On 2022-07-28 11:12 a.m., Jeff Newmiller wrote:

No, in this case I think I needed the "obvious" breakdown. Still digesting, 
though... I would prefer that if an arbitrary selection had been made that it be explicit 
.. the NA should be replaced with zero if the singular.ok argument is TRUE, rather than 
making that interpretation in predict.glm.


That's one way to think about, but another is that the model matrix X 
has 10 columns but is of rank 9. Thus 9 basis vectors are needed to span 
the column space of X, and a simple way to provide a basis is to 
eliminate a redundant column, hence the NA. The fitted values y-hat in a 
linear model are the orthogonal projection of y onto the space spanned 
by the columns of X, and are thus independent of the basis chosen. A GLM 
is a little more complicated, but it's still the column space of X 
that's important.


Best,
 John



On July 28, 2022 5:45:35 AM PDT, John Fox  wrote:

Dear Jeff,

On 2022-07-28 1:31 a.m., Jeff Newmiller wrote:

But "disappearing" is not what NA is supposed to do normally. Why is it being 
treated that way here?


NA has a different meaning here than in data.
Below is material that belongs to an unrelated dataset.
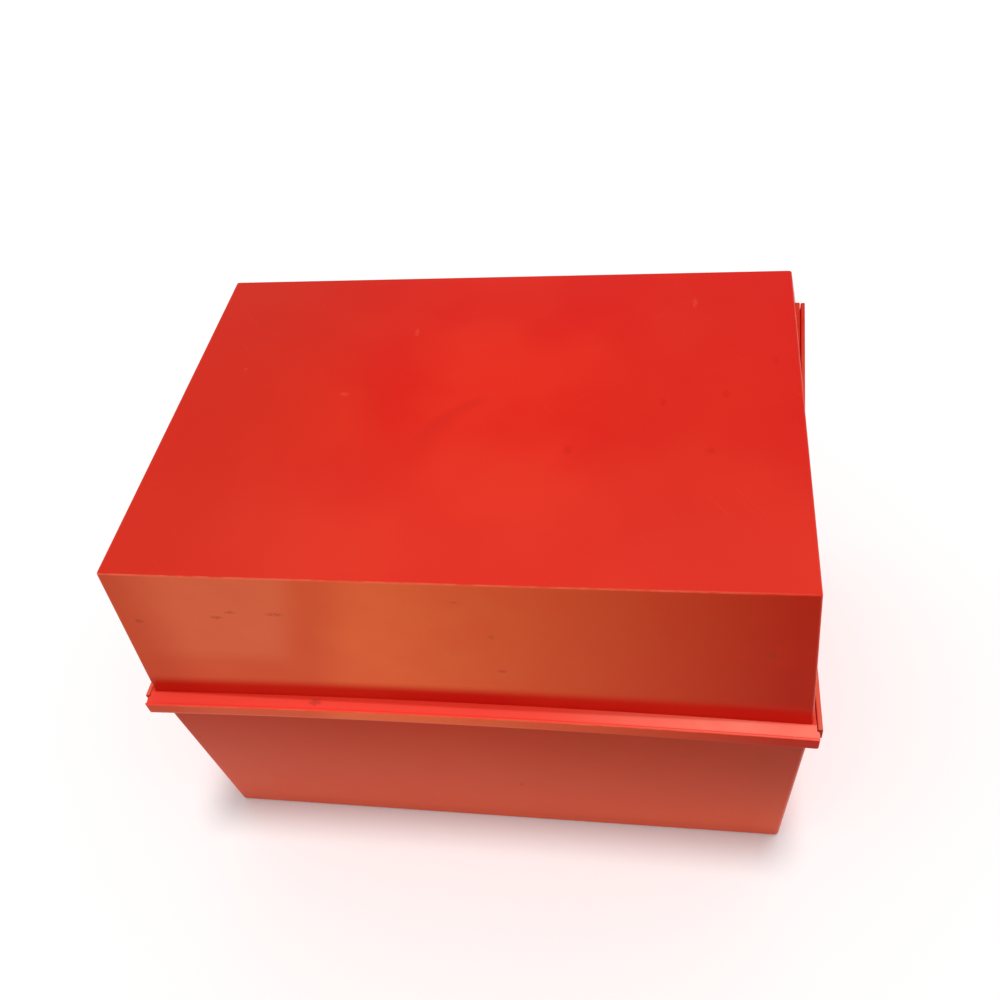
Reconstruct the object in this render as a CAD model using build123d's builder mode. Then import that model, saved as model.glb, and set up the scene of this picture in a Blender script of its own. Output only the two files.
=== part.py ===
# Recipe box for standard 5 by 3 inch cards: two injection-moulded shells on two pin hinges.
#
# Lengths are in millimetres and angles in degrees. X runs across the box, the front faces -Y
# and Z is up. The origin is the middle of the underside, on the surface the box stands on.
#
# The seam between the shells is level from the front to a little behind the middle. From
# there it climbs to the back, so the lid is deep in front and shallow at the hinges.

import os
from math import acos, cos, degrees, radians, sin, tan

from build123d import *

# Cards, and the room beside them at the floor
card_width = 127.0
card_play = 1.35

# Moulding
wall = 2.0
floor = 2.4
base_edge_radius = 1.0
lid_edge_radius = 0.45
lid_corner_radius = 0.6
inside_radius = 1.0

# Outside sizes of the base at the underside, and of the closed box
base_width = card_width + 2 * (card_play + wall)
base_depth = 91.9
box_height = 94.2

# How far each wall leans out between its flat face and the rim where the shells meet
base_side_flare = 2.35
base_front_flare = 2.45
base_back_flare = 0.95
lid_side_flare = 2.2
lid_front_flare = 2.15
lid_back_flare = 0.65
rim_width = base_width + 2 * base_side_flare
rim_front = base_depth / 2 + base_front_flare
rim_back = base_depth / 2 + base_back_flare

# Seam between the shells
seam_height = 53.9
seam_bend = 2.1
seam_angle = 33.0

# Flanges along the seam, measured outwards from the walls
flange_thickness = 1.6
lid_flange = 0.55
base_flange = 1.7
base_front_flange = 0.85
flange_setback = 0.3
bead_height = 1.5
bead_edge_radius = 0.3
flange_edge_radius = 0.3
side_play = 0.15

# Finger lip across the front of the lid
lip_depth = 3.3
lip_slope = 15.0
lip_drop = 1.9
lip_wall = 1.3
lip_stand_out = 0.5
lip_bead_radius = 0.4
lip_foot_radius = 0.4
lip_play = 0.3

# Hinges
hinge_inset = 25.2
lid_knuckle = 10.0
base_knuckle = 5.0
knuckle_gap = 0.3
pin_radius = 1.0
pin_play = 0.05
pin_stand_out = 0.4
pin_end_chamfer = 0.3
barrel_radius = 2.6
barrel_play = 0.4
arm_height = 6.0
arm_angle = 45.0
gusset_height = 8.0
gusset_foot_radius = 0.3
web_play = 0.3
heel_bite = 0.6
heel_tip_radius = 0.3
open_angle = 105.0
stop_play = 0.15

# How far cutting shapes run past what they cut
overrun = 4.0
cavity_reach = 1.1

# An edge whose direction has more Z than this is upright, and one with less X lies in the
# side view. Two heights closer than the last value are the same.
upright_share = 0.7
side_view_share = 0.1
same_height = 0.01


def seam_z(y, offset=0.0):
    """Height of the seam at a depth y, or of a line at an offset square to it."""
    level = seam_height + offset
    climb = seam_height + offset / cos(radians(seam_angle)) + (y - seam_bend) * tan(radians(seam_angle))
    return max(level, climb)


def seam_corner(offset):
    """The point in the side view where an offset seam line starts to climb."""
    return (seam_bend - offset * tan(radians(seam_angle / 2)), seam_height + offset)


def shell_form(flat_z, side_flare, front_flare, back_flare, inset=0.0, reach=1.0):
    """A drafted block from a flat face to the seam.

    The sides are ruled between the straight edges of the flat face and the rim, so they
    twist a little where the seam climbs. The inset pulls every wall in, and a reach over 1
    carries the walls on past the seam.
    """
    flat_half = rim_width / 2 - side_flare - inset
    end_half = flat_half + side_flare * reach
    with BuildPart() as form:
        for y in (-rim_front - overrun, seam_bend, rim_back + overrun):
            end_z = flat_z + (seam_z(y) - flat_z) * reach
            with BuildSketch(Plane.XZ.offset(-y)):
                with BuildLine():
                    Polyline(
                        (-flat_half, flat_z),
                        (flat_half, flat_z),
                        (end_half, end_z),
                        (-end_half, end_z),
                        close=True,
                    )
                make_face()
        loft(ruled=True)
        flat_front = front_flare - rim_front + inset
        flat_back = rim_back - back_flare - inset
        front_height = seam_z(-rim_front) - flat_z
        back_height = seam_z(rim_back) - flat_z
        run = max(front_height, back_height, key=abs) * cavity_reach
        with BuildSketch(Plane.YZ):
            with BuildLine():
                Polyline(
                    (flat_front, flat_z),
                    (flat_back, flat_z),
                    (flat_back + back_flare * run / back_height, flat_z + run),
                    (flat_front - front_flare * run / front_height, flat_z + run),
                    close=True,
                )
            make_face()
        extrude(amount=rim_width, both=True, mode=Mode.INTERSECT)
    return form.part


def corner_edges(shell):
    """The four corner edges of a drafted block, without the creases in its side walls."""
    upright = shell.edges().filter_by(lambda edge: abs(edge.tangent_at(0.5).Z) > upright_share)
    ranks = upright.group_by(Axis.Y)
    return ranks[0] + ranks[-1]


def long_edges(strip, offset):
    """The edges of a strip that run along the seam at an offset square to it."""
    return strip.edges().filter_by(
        lambda edge: abs(edge.tangent_at(0.5).X) < side_view_share
        and abs((edge @ 0.5).Z - seam_z((edge @ 0.5).Y, offset)) < same_height
        and edge.length > 2 * flange_thickness
    )


def seam_band(x, y_front, y_back, low, high):
    """Side view of a strip that follows the seam, between two offsets square to it."""
    with BuildSketch(Plane.YZ.offset(x)) as band:
        with BuildLine():
            Polyline(
                (y_front, seam_height + low),
                seam_corner(low),
                (y_back, seam_z(y_back, low)),
                (y_back, seam_z(y_back, high)),
                seam_corner(high),
                (y_front, seam_height + high),
                close=True,
            )
        make_face()
    return band.sketch


# Hinge axis, just behind the back walls at the height of the seam there
axis_y = rim_back + barrel_play + barrel_radius
axis_z = seam_z(rim_back)
hinge_centres = (hinge_inset - rim_width / 2, rim_width / 2 - hinge_inset)
web_root_y = rim_back - wall / 2

# Each lid knuckle has a heel that would bite into the back wall of the base. It is turned so
# that its tip comes to rest just short of that wall with the lid at its open angle.
wall_distance = barrel_play + barrel_radius
heel_arm = wall_distance + heel_bite - heel_tip_radius
heel_dip = degrees(acos((wall_distance - stop_play - heel_tip_radius) / heel_arm))
heel_angle = radians(open_angle + heel_dip)
heel_y = axis_y - heel_arm * cos(heel_angle)
heel_z = axis_z - heel_arm * sin(heel_angle)


def base_knuckle_profile(x):
    """Side view of a base knuckle: a barrel on a web that runs down the back wall."""
    with BuildSketch(Plane.YZ.offset(x)) as profile:
        with Locations((axis_y, axis_z)):
            Circle(barrel_radius)
        with Locations((web_root_y, axis_z - gusset_height)):
            Circle(gusset_foot_radius)
        make_hull()
        with BuildLine():
            Polyline(
                (web_root_y, axis_z - gusset_height),
                (axis_y, axis_z - web_play),
                (web_root_y, seam_z(web_root_y) - web_play),
                close=True,
            )
        make_face()
    return profile.sketch


def lid_knuckle_profile(x):
    """Side view of a lid knuckle: a barrel with a stop heel, on an arm up the back wall."""
    with BuildSketch(Plane.YZ.offset(x)) as profile:
        with Locations((axis_y, axis_z)):
            Circle(barrel_radius)
        with Locations((heel_y, heel_z)):
            Circle(heel_tip_radius)
        make_hull()
        shoulder_y = axis_y + barrel_radius * cos(radians(arm_angle))
        shoulder_z = axis_z + barrel_radius * sin(radians(arm_angle))
        with BuildLine():
            Polyline(
                (web_root_y, axis_z + web_play),
                (axis_y, axis_z + web_play),
                (shoulder_y, shoulder_z),
                (web_root_y, axis_z + arm_height),
                close=True,
            )
        make_face()
    return profile.sketch


def pin_bore(x, radius):
    """Cross section of the bore for a hinge pin."""
    with BuildSketch(Plane.YZ.offset(x)) as bore:
        with Locations((axis_y, axis_z)):
            Circle(radius)
    return bore.sketch


# Base
base_flares = (base_side_flare, base_front_flare, base_back_flare)
base_form = shell_form(0.0, *base_flares)
base_hollow = shell_form(0.0, *base_flares, wall, cavity_reach)
with BuildPart() as base_cavity:
    add(base_hollow)
    split(bisect_by=Plane.XY.offset(floor), keep=Keep.TOP)
    floor_edges = base_cavity.faces().sort_by(Axis.Z)[0].edges()
    fillet(corner_edges(base_cavity) + floor_edges, inside_radius)

flange_front = -rim_front - base_front_flange
flange_back = rim_back - flange_setback
base_flange_half = rim_width / 2 + base_flange
bead_inner = rim_width / 2 + lid_flange + side_play
with BuildPart() as side_bead:
    extrude(
        seam_band(bead_inner, flange_front, flange_back, -flange_thickness, bead_height),
        amount=base_flange_half - bead_inner,
    )
    fillet(long_edges(side_bead, bead_height), bead_edge_radius)
    mirror(about=Plane.YZ)

with BuildPart() as base:
    add(base_form)
    fillet(corner_edges(base) + base.faces().sort_by(Axis.Z)[0].edges(), base_edge_radius)
    extrude(
        seam_band(-base_flange_half, flange_front, flange_back, -flange_thickness, 0.0),
        amount=2 * base_flange_half,
    )
    add(side_bead.part)
    add(base_cavity.part, mode=Mode.SUBTRACT)
    for hinge_x in hinge_centres:
        for side in (-1, 1):
            knuckle_x = hinge_x + side * (lid_knuckle / 2 + knuckle_gap + base_knuckle / 2)
            extrude(base_knuckle_profile(knuckle_x - base_knuckle / 2), amount=base_knuckle)
            extrude(
                pin_bore(knuckle_x - base_knuckle / 2, pin_radius),
                amount=base_knuckle,
                mode=Mode.SUBTRACT,
            )

# Lid
lid_flares = (lid_side_flare, lid_front_flare, lid_back_flare)
lid_form = shell_form(box_height, *lid_flares)
lid_hollow = shell_form(box_height, *lid_flares, wall, cavity_reach)
with BuildPart() as lid_cavity:
    add(lid_hollow)
    split(bisect_by=Plane.XY.offset(box_height - wall), keep=Keep.BOTTOM)
    ceiling_edges = lid_cavity.faces().sort_by(Axis.Z)[-1].edges()
    fillet(corner_edges(lid_cavity) + ceiling_edges, inside_radius)

# Finger lip across the front of the lid: a shelf that slopes down to a half-round bead, and a
# skirt turned down, which hangs over the front flange of the base. Its ends stand out past the
# side flanges by their own corner radius, in front of the flange of the base.
lid_flange_half = rim_width / 2 + lid_flange
lip_half = lid_flange_half + lip_stand_out
lip_front = rim_front + lip_depth
lip_root = rim_front - wall / 2
lip_top = seam_height + flange_thickness
lip_foot = seam_height - lip_drop
pocket_front = lip_front - lip_wall
pocket_back = rim_front + base_front_flange + lip_play
bead_y = lip_bead_radius - lip_front
bead_z = lip_top - (lip_depth - 2 * lip_bead_radius) * tan(radians(lip_slope))
with BuildPart() as lip:
    with BuildSketch(Plane.YZ):
        with BuildLine():
            bead_back = (bead_y + lip_bead_radius, bead_z)
            bead_edge = (bead_y - lip_bead_radius, bead_z)
            shelf = Polyline((-lip_root, lip_top), (-rim_front, lip_top), bead_back)
            ThreePointArc(bead_back, (bead_y, bead_z + lip_bead_radius), bead_edge)
            Polyline(bead_edge, (-lip_front, lip_foot), (-lip_root, lip_foot), shelf @ 0)
        make_face()
    extrude(amount=lip_half, both=True)
    with BuildSketch() as lip_plan:
        with Locations((0, -(lip_front + pocket_back) / 2)):
            Rectangle(2 * lip_half, lip_front - pocket_back)
        fillet(lip_plan.vertices(), lip_stand_out)
        with Locations((0, -(pocket_front + lip_root) / 2)):
            Rectangle(2 * lid_flange_half, pocket_front - lip_root)
    extrude(amount=box_height, mode=Mode.INTERSECT)
    with BuildSketch(Plane.XY.offset(seam_height)):
        with Locations((0, -(pocket_back + lip_root) / 2)):
            Rectangle(2 * lid_flange_half, pocket_back - lip_root)
        with Locations((0, -(pocket_front + lip_root) / 2)):
            Rectangle(2 * (lid_flange_half - lip_wall), pocket_front - lip_root)
    extrude(amount=-lip_drop, mode=Mode.SUBTRACT)
    fillet(lip.faces().sort_by(Axis.Z)[0].outer_wire().edges().sort_by(Axis.Y)[0], lip_foot_radius)

with BuildPart() as lid_band:
    extrude(
        seam_band(-lid_flange_half, -lip_root, flange_back, 0.0, flange_thickness),
        amount=2 * lid_flange_half,
    )
    fillet(long_edges(lid_band, flange_thickness), flange_edge_radius)

with BuildPart() as lid:
    add(lid_form)
    fillet(corner_edges(lid), lid_corner_radius)
    fillet(lid.faces().sort_by(Axis.Z)[-1].edges(), lid_edge_radius)
    add(lid_band.part)
    add(lip.part)
    add(lid_cavity.part, mode=Mode.SUBTRACT)
    for hinge_x in hinge_centres:
        extrude(lid_knuckle_profile(hinge_x - lid_knuckle / 2), amount=lid_knuckle)
        extrude(
            pin_bore(hinge_x - lid_knuckle / 2, pin_radius + pin_play),
            amount=lid_knuckle,
            mode=Mode.SUBTRACT,
        )

# Hinge pins: pressed into the base knuckles, with the lid knuckle free to turn between them
pin_length = lid_knuckle + 2 * (knuckle_gap + base_knuckle + pin_stand_out)
with BuildPart() as hinge_pin_left:
    extrude(pin_bore(hinge_centres[0] - pin_length / 2, pin_radius), amount=pin_length)
    chamfer(hinge_pin_left.edges().filter_by(GeomType.CIRCLE), pin_end_chamfer)
with BuildPart() as hinge_pin_right:
    add(hinge_pin_left.part)
    mirror(about=Plane.YZ, mode=Mode.REPLACE)

base.part.label = "base"
lid.part.label = "lid"
hinge_pin_left.part.label = "hinge_pin_left"
hinge_pin_right.part.label = "hinge_pin_right"

os.makedirs("parts", exist_ok=True)
for piece in (base.part, lid.part, hinge_pin_left.part, hinge_pin_right.part):
    export_step(piece, f"parts/{piece.label}.step")
    print(piece.label, round(piece.volume), "mm3")
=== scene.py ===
# %% [markdown]
# # A recipe box of red moulded plastic
#
# The real box is two thin shells moulded in a glossy red plastic. A deep lid sits on a base,
# and two short steel pins at the back let it swing open. The sizes are settled already in
# the solid model, which this script loads as its frame. What is left for Blender is the
# look of the thing: how old plastic shines, where it has gone dull, and how its thin front
# has sunk a little between the corners.

# %% Load the frame
import math

import bmesh
import bpy
from mathutils import Euler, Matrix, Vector


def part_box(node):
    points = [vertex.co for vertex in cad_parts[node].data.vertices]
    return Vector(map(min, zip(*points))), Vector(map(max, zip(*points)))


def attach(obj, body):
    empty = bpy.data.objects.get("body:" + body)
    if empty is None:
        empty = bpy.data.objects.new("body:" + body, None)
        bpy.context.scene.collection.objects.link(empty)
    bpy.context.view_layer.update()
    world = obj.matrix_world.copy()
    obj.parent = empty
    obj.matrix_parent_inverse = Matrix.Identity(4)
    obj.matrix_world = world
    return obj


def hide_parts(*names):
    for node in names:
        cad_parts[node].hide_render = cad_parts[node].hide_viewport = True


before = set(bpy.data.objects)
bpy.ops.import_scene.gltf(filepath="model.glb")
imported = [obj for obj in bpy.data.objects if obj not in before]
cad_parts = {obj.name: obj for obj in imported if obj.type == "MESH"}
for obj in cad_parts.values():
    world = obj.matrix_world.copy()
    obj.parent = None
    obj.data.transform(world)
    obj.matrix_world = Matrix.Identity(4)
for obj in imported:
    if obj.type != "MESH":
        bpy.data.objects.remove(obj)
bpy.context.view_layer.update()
MM = 0.001
scene = bpy.context.scene

print("nodes", sorted(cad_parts))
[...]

By default, in glm() the argument singular.ok is TRUE, and so estimates are 
provided even when there are singularities, and even though the singularities 
are resolved arbitrarily.

In this model, the columns of the model matrix labelled LifestageL1 and 
TrtTime:LifestageL1 are perfectly collinear -- the second is 12 times the first 
(both have 0s in the same rows and either 1 or 12 in three of the rows) -- and 
thus both can't be estimated simultaneously, but the model can be estimated by 
eliminating one or the other (effectively setting its coefficient to 0), or by 
taking any linear combination of the two regressors (i.e., using any regressor 
with 0s and some other value). The fitted values under the model are invariant 
with respect to this arbitrary choice.

My apologies if I'm stating the obvious and misunderstand your objection.

Best,
John



On July 27, 2022 7:04:20 PM PDT, John Fox  wrote:

Dear Rolf,

The coefficient of TrtTime:LifestageL1 isn't estimable (as you explain) and by 
setting it to NA, glm() effectively removes it from the model. An equivalent 
model is therefore


fit2 <- glm(cbind(Dead,Alive) ~ TrtTime + Lifestage +

+   I((Lifestage == "Egg + L1")*TrtTime) +
+   I((Lifestage == "L1 + L2")*TrtTime) +
+   I((Lifestage == "L3")*TrtTime),
+ family=binomial, data=demoDat)
Warning message:
glm.fit: fitted probabilities numerically 0 or 1 occurred


cbind(coef(fit, complete=FALSE), coef(fit2))

   [,1] [,2]
(Intercept)-0.91718302  -0.91718302
TrtTime 0.88846195   0.88846195
LifestageEgg + L1 -45.36420974 -45.36420974
LifestageL114.27570572  14.27570572
LifestageL1 + L2   -0.30332697  -0.30332697
LifestageL3-3.58672631  -3.58672631
TrtTime:LifestageEgg + L1   8.10482459   8.10482459
TrtTime:LifestageL1 + L20.05662651   0.05662651
TrtTime:LifestageL3 1.66743472   1.66743472

There is no problem computing fitted values for the model, specified either way. That the 
fitted values when Lifestage == "L1" all round to 1 on the probability scale is 
coincidental -- that is, a consequence of the data.

I hope this helps,
John

On 2022-07-27 8:26 p.m., Rolf Turner wrote:


I have a data frame with a numeric ("TrtTime") and a categorical
("Lifestage") predictor.

Level "L1" of Lifestage occurs only with a single value of TrtTime,
explicitly 12, whence it is not possible to estimate a TrtTime "slope"
when Lifestage is "L1".

Indeed, when I fitted the model

   fit <- glm(cbind(Dead,Alive) ~ TrtTime*Lifestage, family=binomial,
  data=demoDat)

I got:


as.matrix(coef(fit))
 [,1]
(Intercept)-0.91718302
TrtTime 0.88846195
LifestageEgg + L1 -45.36420974
LifestageL114.27570572
LifestageL1 + L2   -0.30332697
LifestageL3-3.58672631
TrtTime:LifestageEgg + L1   8.10482459
TrtTime:LifestageL1 NA
TrtTime:LifestageL1 + L20.05662651
TrtTime:LifestageL3 1.66743472


That is, TrtTime:LifestageL1 is NA, as expected.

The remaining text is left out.